OK So the Finance Committee had 2,613 pages worth of tax reform to print up, but that was not all. They also printed the entire House bill, the one they rejected, with all the words crossed out to show where they disagreed with it. According to the 15 or 20 people I talked to on the phone, the committee had to do this. I asked them if maybe it wouldn’t have been more economical, and just as informative, if the Finance Committee had stuck a note on the front of their bill saying something like: “We thought the whole House Bill was pig doots and we chucked it,” but the 15 or 20 people assured me that, no, this was not possible, under the Rules. I was skeptical at first, but I heard this same explanation over and over, all afternoon, from people who all sounded like very bright college graduates, so that by the end of the day I was beginning to think that, yes, of course, it made perfect sense to print 4,500 copies of a document with every word crossed out. I felt like a fool for even bothering to think about it.
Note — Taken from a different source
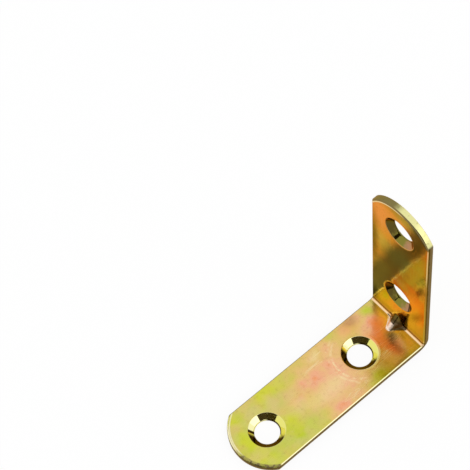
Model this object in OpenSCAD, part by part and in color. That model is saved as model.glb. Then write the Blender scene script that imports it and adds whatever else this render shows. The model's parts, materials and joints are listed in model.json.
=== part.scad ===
// Corner brace folded from one strip of sheet steel. The origin is the outer corner, where the planes of
// the two mounting faces meet, at mid width. The base leg runs along +X on z = 0, the upright along +Z on
// x = 0, and the width lies along Y.

/* [Strip] */
// Length of each leg, from the outer corner to the tip of its rounded end
leg_length = 50; // [34:1:120]
// Width of the strip
strip_width = 17; // [14:0.5:30]
// Thickness of the sheet
thickness = 1.6; // [1.2:0.1:2.5]
// Radius of the arc across each leg's end
end_radius = 10; // [9.5:0.5:40]

/* [Fold] */
// Radius inside the fold
fold_radius = 0.6; // [0.3:0.1:2]
// What the outside radius has over that of an even bend, because the fold draws the sheet thin
fold_thinning = 0.8; // [0:0.1:1.5]

/* [Edges] */
// Rounding that the shear leaves round the inner face
inner_edge_r = 0.35; // [0.1:0.05:0.5]
// Rounding that the shear leaves round the mounting face
outer_edge_r = 0.15; // [0.05:0.05:0.5]

/* [Screw holes] */
// Distance from the outer corner to the first screw hole
first_hole = 13.4; // [11:0.2:16]
// Distance from the tip of a leg to its second screw hole
end_hole = 8.6; // [6:0.2:16]
// Diameter of the hole that the screw's shank passes
hole_d = 5.8; // [3:0.1:7]
// Diameter of the countersink at the inner face
sink_d = 8.8; // [7.6:0.1:11]
// Height of the straight wall left under the countersink
land = 0.3; // [0.1:0.05:0.8]
// Rounding of the lip between the countersink and the inner face
lip_r = 0.3; // [0.1:0.05:0.6]

/* [Pressed rib] */
// Width of the rib where it rises out of the inner corner
rib_width = 4.4; // [3:0.1:7]
// Height of the rib's crest, square off the inner corner
rib_height = 2.2; // [1.5:0.1:4]
// Radius along the rib's crest
crest_r = 1.1; // [0.6:0.1:1.4]
// Thickness of metal left between the groove and the rib's crest
rib_wall = 1.2; // [0.8:0.1:1.6]
// Radius along the bottom of the groove behind the rib
groove_r = 0.6; // [0.3:0.1:1]

/* [Hidden] */
$fn = 64;
zinc = [0.80, 0.68, 0.25];
// Where the fold ends on the inner face and on the mounting face of a leg
inner_fold_at = thickness + fold_radius;
outer_fold_at = inner_fold_at + fold_thinning;
// Each skin of the sheet is a little over half of it, so that the two overlap
skin_depth = 0.6 * thickness;
// Centre of the arc across a leg's end
arc_at = leg_length - end_radius;
hole_places = [first_hole, leg_length - end_hole];
hole_r = hole_d / 2;
sink_r = sink_d / 2;
// Centre of the lip's rounding in the hole's profile, and the slope of the cone that runs up to it
lip_centre = [sink_r, thickness - lip_r];
land_to_lip = lip_centre - [hole_r, land];
sink_slope = atan2(land_to_lip[1], land_to_lip[0]) + asin(lip_r / norm(land_to_lip));
// How far the cutting shapes stand out past the faces that they cut
past = 1;
// Slope of the rib's flank, which is a tangent from the rib's foot to its crest
crest_at = rib_height - crest_r;
foot = rib_width / 2;
foot_to_crest = norm([foot, crest_at]);
flank = atan2(crest_at, foot) + asin(crest_r / foot_to_crest);
// The groove's flanks are parallel to the rib's
groove_at = rib_height - rib_wall - groove_r;
// Distance from the outer corner to the inner one, square off the fold
corner_depth = thickness * sqrt(2);

// Profile of the skin under one face of the sheet: X across the strip, and Y down into the sheet. It is the
// right half if only_right is true.
module skin_profile(width, edge_r, only_right = false) {
    side = width / 2;
    from = only_right ? 0 : -side;
    face_from = only_right ? 0 : edge_r - side;
    translate([from, edge_r])
        square([side - from, skin_depth - edge_r]);
    translate([face_from, 0])
        square([side - edge_r - face_from, skin_depth]);
    for (way = only_right ? [1] : [-1, 1])
        translate([way * (side - edge_r), edge_r])
            circle(r = edge_r);
}

// The same profile stood in its place in the sheet, whose mounting face is at Y = 0
module inner_skin(width, only_right = false) {
    translate([0, thickness])
        mirror([0, 1])
            skin_profile(width, inner_edge_r, only_right);
}

module outer_skin(width, only_right = false) {
    skin_profile(width, outer_edge_r, only_right);
}

// Straight stretch of a skin along +X, from the end of the fold
module run_from(place) {
    translate([place, 0, 0])
        rotate([90, 0, 90])
            linear_extrude(leg_length)
                children();
}

// One leg lying along +X on its mounting face, from the end of the fold to its rounded end
module flat_leg() {
    intersection() {
        union() {
            run_from(inner_fold_at)
                inner_skin(strip_width);
            run_from(outer_fold_at)
                outer_skin(strip_width);
        }
        union() {
            translate([0, -strip_width, -past])
                cube([arc_at, 2 * strip_width, thickness + 2 * past]);
            translate([arc_at, 0, 0])
                rotate_extrude() {
                    inner_skin(2 * end_radius, true);
                    outer_skin(2 * end_radius, true);
                }
        }
    }
}

// The same shape on the base leg and, with X and Z changed over, on the upright
module on_both_legs() {
    children();
    mirror([1, 0, -1])
        children();
}

// Quarter turn of a skin about an axis at this place on both legs
module turn_at(place) {
    translate([place, 0, place])
        rotate([-90, 0, 180])
            rotate_extrude(angle = 90)
                translate([place, 0])
                    rotate(90)
                        children();
}

// The fold, whose outer face turns on a wider arc than an even sheet would
module fold() {
    turn_at(inner_fold_at)
        inner_skin(strip_width);
    turn_at(outer_fold_at)
        outer_skin(strip_width);
}

// Screw hole with its countersink, as a shape to cut, standing on the mounting face
module screw_hole() {
    rotate_extrude()
        difference() {
            polygon([
                [0, -past],
                [hole_r, -past],
                [hole_r, land],
                lip_centre + lip_r * [-sin(sink_slope), cos(sink_slope)],
                [sink_r, thickness],
                [sink_r, thickness + past],
                [0, thickness + past]
            ]);
            translate(lip_centre)
                circle(r = lip_r);
        }
}

// Turns a profile of the rib, with X across the strip and Y off the inner corner, into a bar that crosses
// the corner at half a right angle
module across_corner() {
    translate([thickness, 0, thickness])
        rotate([0, 45, 0])
            rotate([90, 0, 90])
                translate([0, 0, -leg_length / 2])
                    linear_extrude(leg_length)
                        children();
}

// Wedge with a round nose: its flanks run down from the nose to this depth below the inner corner
module wedge(nose_r, nose_at, depth) {
    shoulder = [0, nose_at] + nose_r * [sin(flank), cos(flank)];
    spread = shoulder[0] + (shoulder[1] + depth) / tan(flank);
    polygon([
        shoulder,
        [spread, -depth],
        [-spread, -depth],
        [-shoulder[0], shoulder[1]]
    ]);
    translate([0, nose_at])
        circle(r = nose_r);
}

// Rib that stiffens the fold, from the middle of the sheet inwards
module rib() {
    intersection() {
        across_corner()
            wedge(crest_r, crest_at, thickness / 2);
        translate([thickness / 2, -strip_width, thickness / 2])
            cube([leg_length, 2 * strip_width, leg_length]);
    }
}

// Groove that the punch leaves in the outside of the fold behind the rib, as a shape to cut
module groove() {
    across_corner()
        wedge(groove_r, groove_at, corner_depth + past);
}

module corner_brace() {
    color(zinc)
        difference() {
            union() {
                on_both_legs()
                    flat_leg();
                fold();
                rib();
            }
            on_both_legs()
                for (x = hole_places)
                    translate([x, 0, 0])
                        screw_hole();
            groove();
        }
}

corner_brace();
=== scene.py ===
# %% [markdown]
# # A corner brace in yellow zinc plating
#
# The real thing is a strip of sheet steel, blanked with rounded ends, pierced and countersunk, folded to a
# right angle and stiffened by a rib pressed into the fold. After that it is zinc plated and dipped in a
# yellow chromate bath, which leaves a film so thin that it takes on interference colours. This lesson
# builds the piece in the same order as the press shop does: flat blank, holes, fold, rib, and then the
# plating. The measured model comes first, as the frame that everything has to fit.

# %% Load the measured model
import json
import math

import bmesh
import bpy
import numpy as np
from mathutils import Matrix, Vector


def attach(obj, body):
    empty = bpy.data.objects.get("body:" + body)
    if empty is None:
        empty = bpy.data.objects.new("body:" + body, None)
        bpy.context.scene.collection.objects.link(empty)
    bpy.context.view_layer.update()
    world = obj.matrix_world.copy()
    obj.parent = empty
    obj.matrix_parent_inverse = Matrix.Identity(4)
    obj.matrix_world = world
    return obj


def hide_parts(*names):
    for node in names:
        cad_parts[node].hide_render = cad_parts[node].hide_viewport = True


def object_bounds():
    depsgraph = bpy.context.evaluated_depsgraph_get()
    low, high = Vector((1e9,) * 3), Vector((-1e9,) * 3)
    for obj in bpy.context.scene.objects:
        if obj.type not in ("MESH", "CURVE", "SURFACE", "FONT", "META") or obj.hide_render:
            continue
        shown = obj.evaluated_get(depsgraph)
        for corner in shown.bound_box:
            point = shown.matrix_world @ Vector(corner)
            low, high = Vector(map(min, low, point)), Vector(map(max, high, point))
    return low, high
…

By the way: This document is for sale. This is the truth. You can actually buy a document that your government has used your tax money to print up with all the words crossed out. It’s called HR 3838 As Reported in the Senate, Part 1.

The Government Printing Office is selling it for—I swear—$17. So far they have sold 1,800 copies. And I don’t even want to know who is buying them. I am sure that whoever they are, they’re going to claim every single cent they spent on these documents as a tax deduction. But I don’t care. I’m through asking questions.

I also don’t want to know how much we spend each year for the upkeep on Richard M. Nixon.